What this task involves: Give back exactly the lines running from the line that holds "for name, shape" through the line that holds "if empty is", ends included, and no other lines.

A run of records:
○ ○ ○ ○ ○ ○ ○

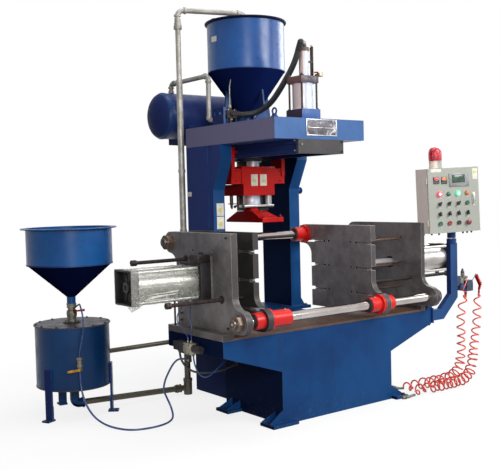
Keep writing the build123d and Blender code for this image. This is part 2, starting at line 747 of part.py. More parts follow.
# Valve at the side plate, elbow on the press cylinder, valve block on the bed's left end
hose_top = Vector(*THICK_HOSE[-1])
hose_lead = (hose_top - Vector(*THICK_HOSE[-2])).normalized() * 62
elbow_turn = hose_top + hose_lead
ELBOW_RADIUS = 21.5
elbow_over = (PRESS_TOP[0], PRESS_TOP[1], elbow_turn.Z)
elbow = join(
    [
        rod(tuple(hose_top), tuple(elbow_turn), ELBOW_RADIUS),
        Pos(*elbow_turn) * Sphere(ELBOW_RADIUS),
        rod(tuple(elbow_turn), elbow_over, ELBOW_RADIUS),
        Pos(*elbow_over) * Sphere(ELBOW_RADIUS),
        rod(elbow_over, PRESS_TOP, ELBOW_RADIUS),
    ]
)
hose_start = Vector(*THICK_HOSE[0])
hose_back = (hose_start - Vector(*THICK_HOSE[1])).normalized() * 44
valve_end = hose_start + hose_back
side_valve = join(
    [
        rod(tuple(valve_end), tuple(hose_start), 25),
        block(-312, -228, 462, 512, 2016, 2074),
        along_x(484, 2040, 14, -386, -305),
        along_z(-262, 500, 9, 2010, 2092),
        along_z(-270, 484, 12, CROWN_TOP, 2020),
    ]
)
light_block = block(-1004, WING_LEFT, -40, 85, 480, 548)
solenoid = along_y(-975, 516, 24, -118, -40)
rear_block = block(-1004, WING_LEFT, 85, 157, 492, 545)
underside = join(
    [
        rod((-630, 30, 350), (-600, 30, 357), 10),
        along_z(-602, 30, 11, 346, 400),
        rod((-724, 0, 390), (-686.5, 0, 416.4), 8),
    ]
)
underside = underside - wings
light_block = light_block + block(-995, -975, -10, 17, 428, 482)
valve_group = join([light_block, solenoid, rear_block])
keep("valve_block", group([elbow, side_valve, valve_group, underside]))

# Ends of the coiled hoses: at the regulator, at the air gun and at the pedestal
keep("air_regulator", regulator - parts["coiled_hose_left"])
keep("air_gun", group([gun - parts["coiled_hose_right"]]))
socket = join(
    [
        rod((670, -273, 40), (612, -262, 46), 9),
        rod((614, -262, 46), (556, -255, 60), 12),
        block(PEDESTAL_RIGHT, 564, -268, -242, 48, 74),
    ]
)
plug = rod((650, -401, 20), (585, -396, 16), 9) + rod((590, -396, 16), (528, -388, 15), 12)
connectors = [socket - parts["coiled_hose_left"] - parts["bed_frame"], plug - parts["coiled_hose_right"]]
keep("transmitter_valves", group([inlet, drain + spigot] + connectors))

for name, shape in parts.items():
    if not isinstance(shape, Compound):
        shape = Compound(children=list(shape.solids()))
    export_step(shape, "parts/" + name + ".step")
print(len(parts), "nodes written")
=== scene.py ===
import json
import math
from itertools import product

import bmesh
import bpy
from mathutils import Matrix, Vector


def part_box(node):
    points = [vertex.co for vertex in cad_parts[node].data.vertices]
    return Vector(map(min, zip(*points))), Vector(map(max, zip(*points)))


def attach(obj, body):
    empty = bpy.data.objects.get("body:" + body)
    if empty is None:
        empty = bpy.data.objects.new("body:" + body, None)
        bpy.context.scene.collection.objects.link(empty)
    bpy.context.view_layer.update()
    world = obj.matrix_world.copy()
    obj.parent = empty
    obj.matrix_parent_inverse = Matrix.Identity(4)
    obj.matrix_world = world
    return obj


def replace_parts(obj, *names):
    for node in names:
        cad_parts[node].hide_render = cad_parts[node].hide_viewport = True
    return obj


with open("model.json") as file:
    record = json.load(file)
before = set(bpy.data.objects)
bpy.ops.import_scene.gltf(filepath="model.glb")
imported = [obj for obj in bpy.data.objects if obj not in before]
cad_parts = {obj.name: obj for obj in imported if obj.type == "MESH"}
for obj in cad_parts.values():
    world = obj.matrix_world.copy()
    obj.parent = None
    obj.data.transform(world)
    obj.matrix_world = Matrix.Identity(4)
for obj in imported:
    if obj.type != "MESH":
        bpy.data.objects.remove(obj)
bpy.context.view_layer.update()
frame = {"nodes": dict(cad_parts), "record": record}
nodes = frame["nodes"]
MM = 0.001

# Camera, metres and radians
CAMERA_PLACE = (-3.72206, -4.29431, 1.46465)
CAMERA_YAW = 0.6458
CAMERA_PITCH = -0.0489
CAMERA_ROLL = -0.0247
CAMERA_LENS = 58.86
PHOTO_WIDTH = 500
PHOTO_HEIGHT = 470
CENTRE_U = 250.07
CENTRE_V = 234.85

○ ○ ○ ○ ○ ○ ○

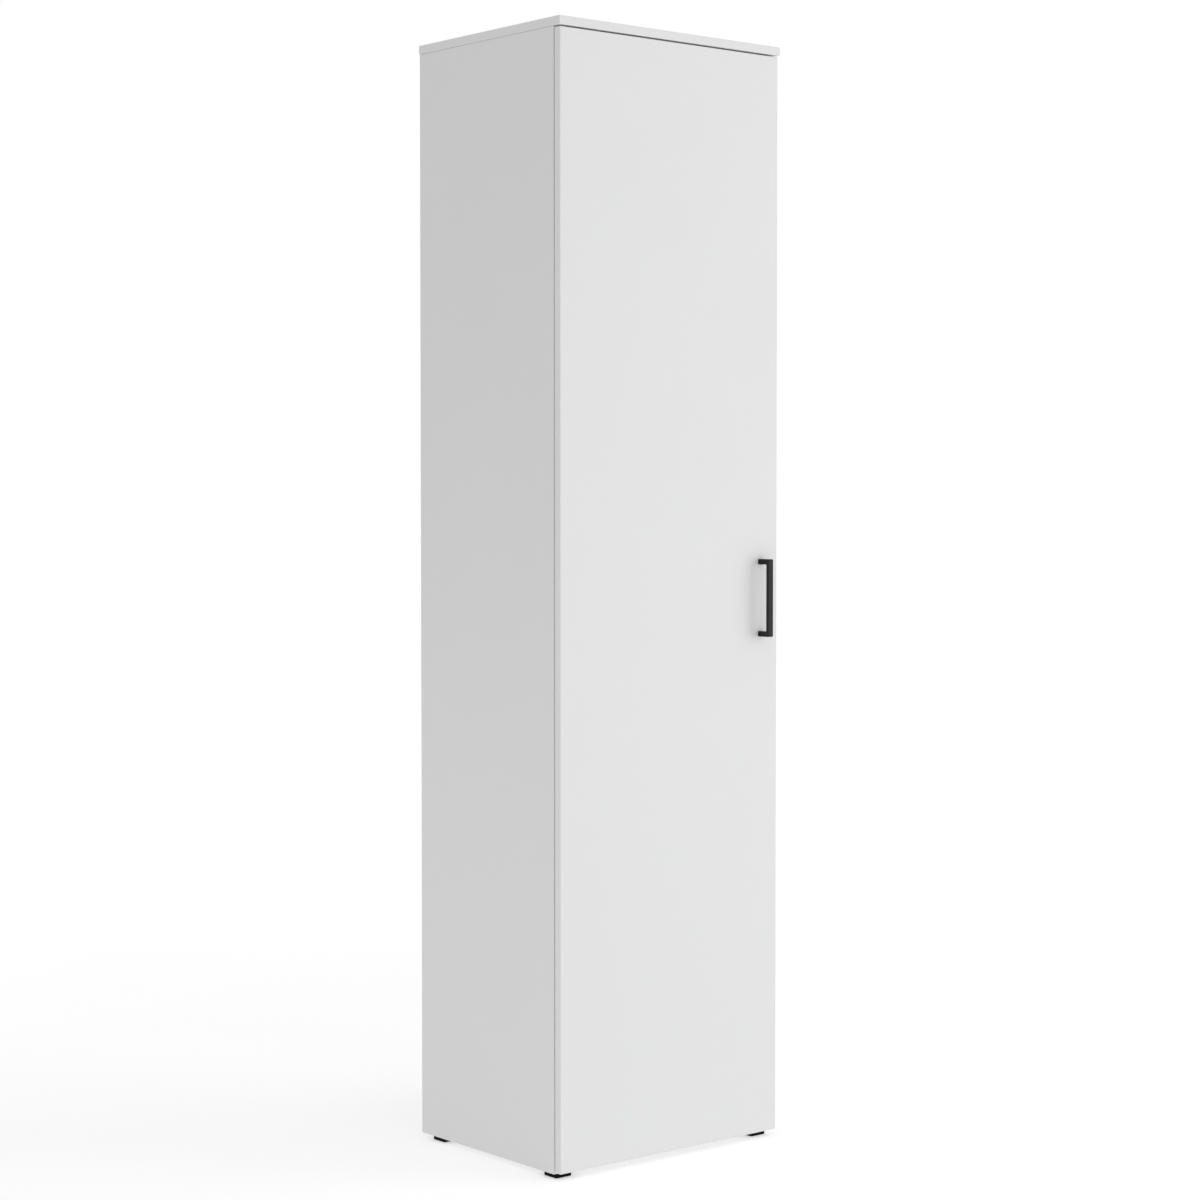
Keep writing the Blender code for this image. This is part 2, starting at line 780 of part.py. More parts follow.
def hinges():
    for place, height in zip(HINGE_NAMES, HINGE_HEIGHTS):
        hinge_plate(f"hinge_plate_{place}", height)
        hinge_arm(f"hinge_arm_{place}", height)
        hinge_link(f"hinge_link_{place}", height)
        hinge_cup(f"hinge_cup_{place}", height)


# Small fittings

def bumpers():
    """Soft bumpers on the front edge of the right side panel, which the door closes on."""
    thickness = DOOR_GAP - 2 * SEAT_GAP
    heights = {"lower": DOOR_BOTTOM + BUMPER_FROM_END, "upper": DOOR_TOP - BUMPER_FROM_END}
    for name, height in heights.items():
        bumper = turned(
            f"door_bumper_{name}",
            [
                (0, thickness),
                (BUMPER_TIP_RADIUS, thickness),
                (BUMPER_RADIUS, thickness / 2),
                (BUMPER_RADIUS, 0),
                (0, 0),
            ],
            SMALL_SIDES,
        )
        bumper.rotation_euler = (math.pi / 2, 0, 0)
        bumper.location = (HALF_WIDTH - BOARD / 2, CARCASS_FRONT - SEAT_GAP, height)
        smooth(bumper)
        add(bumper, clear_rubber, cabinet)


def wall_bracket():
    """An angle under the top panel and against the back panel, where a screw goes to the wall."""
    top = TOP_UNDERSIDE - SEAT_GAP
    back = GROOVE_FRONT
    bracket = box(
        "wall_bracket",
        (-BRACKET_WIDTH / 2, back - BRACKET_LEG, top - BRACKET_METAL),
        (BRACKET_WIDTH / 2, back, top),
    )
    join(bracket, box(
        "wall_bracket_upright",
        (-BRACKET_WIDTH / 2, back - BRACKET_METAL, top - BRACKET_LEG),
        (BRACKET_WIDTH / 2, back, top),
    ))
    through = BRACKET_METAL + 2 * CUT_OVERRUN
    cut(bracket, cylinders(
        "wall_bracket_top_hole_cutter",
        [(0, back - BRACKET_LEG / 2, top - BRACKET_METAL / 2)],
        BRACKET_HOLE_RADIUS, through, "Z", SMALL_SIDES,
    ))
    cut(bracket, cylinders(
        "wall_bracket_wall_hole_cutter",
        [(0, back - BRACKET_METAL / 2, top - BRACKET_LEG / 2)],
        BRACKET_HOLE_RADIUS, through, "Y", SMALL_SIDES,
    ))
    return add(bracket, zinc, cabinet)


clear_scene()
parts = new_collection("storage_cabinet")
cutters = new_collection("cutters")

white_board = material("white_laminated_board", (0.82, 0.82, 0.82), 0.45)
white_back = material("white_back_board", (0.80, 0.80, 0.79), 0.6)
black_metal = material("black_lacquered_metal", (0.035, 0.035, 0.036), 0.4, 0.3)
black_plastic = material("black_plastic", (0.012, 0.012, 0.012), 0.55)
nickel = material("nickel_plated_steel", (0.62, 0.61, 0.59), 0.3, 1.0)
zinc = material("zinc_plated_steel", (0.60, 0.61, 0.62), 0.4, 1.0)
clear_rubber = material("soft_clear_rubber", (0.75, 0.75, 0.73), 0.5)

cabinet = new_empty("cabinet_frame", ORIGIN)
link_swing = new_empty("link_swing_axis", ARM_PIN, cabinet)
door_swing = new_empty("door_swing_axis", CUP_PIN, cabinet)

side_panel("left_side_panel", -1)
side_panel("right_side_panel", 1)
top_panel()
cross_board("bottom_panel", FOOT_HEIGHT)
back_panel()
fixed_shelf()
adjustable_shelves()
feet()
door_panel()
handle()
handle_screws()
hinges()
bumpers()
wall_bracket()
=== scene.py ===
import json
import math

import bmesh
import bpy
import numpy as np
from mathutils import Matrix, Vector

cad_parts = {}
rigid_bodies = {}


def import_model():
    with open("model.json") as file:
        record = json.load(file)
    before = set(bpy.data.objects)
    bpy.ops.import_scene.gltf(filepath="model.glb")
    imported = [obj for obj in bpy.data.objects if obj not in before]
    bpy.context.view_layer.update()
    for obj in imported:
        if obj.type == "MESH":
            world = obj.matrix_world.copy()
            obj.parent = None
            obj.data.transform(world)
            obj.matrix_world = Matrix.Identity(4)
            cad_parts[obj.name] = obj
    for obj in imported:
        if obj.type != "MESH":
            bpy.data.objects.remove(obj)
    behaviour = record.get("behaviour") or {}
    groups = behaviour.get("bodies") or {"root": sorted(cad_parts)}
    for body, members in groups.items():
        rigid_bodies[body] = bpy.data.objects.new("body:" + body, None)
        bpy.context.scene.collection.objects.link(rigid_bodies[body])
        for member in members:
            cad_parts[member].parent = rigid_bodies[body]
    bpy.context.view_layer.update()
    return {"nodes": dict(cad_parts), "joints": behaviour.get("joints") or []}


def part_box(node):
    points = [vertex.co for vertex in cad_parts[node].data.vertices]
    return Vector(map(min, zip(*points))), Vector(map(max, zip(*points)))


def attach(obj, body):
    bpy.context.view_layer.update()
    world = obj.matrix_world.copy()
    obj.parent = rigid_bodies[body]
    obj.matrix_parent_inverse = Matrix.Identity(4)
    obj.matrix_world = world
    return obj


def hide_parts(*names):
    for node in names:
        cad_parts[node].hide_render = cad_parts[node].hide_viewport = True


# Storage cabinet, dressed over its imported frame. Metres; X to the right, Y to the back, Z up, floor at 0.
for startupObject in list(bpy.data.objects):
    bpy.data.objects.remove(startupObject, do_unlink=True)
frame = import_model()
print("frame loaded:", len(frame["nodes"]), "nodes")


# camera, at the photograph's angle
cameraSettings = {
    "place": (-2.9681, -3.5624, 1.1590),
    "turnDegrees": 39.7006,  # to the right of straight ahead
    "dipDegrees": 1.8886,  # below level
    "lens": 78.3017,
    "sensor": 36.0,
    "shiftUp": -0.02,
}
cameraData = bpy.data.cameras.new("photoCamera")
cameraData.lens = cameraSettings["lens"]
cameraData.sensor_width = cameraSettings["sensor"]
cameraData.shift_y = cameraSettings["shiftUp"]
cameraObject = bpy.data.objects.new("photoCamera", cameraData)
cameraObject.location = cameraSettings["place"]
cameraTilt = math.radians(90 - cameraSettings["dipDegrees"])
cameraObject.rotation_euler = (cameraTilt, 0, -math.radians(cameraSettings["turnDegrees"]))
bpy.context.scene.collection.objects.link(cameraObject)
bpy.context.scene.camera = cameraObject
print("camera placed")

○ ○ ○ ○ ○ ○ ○

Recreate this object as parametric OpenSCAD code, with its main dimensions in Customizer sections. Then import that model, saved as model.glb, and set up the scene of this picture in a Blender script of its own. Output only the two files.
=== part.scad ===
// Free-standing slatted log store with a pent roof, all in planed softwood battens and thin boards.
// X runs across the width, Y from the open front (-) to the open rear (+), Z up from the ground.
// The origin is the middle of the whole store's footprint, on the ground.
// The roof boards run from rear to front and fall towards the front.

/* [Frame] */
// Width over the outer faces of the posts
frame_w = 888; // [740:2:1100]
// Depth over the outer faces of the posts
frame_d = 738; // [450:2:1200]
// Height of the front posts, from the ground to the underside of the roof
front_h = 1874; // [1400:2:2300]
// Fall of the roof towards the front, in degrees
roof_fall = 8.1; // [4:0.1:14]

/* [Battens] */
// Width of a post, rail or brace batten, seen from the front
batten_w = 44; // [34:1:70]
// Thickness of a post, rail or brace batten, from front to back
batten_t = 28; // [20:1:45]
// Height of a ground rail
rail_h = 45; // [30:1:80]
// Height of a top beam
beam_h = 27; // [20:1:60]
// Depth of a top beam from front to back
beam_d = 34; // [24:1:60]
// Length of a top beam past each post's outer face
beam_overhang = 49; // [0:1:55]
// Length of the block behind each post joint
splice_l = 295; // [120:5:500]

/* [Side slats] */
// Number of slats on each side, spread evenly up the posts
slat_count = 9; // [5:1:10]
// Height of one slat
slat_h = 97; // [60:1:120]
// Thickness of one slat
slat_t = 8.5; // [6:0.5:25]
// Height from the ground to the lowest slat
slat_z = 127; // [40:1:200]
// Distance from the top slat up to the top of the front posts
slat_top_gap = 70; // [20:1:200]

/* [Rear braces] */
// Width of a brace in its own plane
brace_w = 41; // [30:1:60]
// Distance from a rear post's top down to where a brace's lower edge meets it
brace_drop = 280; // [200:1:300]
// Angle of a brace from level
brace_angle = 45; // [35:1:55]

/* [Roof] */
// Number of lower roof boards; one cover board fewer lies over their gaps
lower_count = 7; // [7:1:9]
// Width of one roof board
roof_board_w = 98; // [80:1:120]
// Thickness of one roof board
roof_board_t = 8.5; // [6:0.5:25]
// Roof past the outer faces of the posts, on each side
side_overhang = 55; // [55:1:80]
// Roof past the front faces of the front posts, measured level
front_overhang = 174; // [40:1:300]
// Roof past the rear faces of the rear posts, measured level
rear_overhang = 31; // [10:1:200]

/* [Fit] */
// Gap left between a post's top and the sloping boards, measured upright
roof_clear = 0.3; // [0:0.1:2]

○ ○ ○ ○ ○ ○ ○

Finished task:
for name, shape in parts.items():
    if not isinstance(shape, Compound):
        shape = Compound(children=list(shape.solids()))
    export_step(shape, "parts/" + name + ".step")
print(len(parts), "nodes written")
=== scene.py ===
import json
import math
from itertools import product

import bmesh
import bpy
from mathutils import Matrix, Vector


def part_box(node):
    points = [vertex.co for vertex in cad_parts[node].data.vertices]
    return Vector(map(min, zip(*points))), Vector(map(max, zip(*points)))


def attach(obj, body):
    empty = bpy.data.objects.get("body:" + body)
    if empty is None:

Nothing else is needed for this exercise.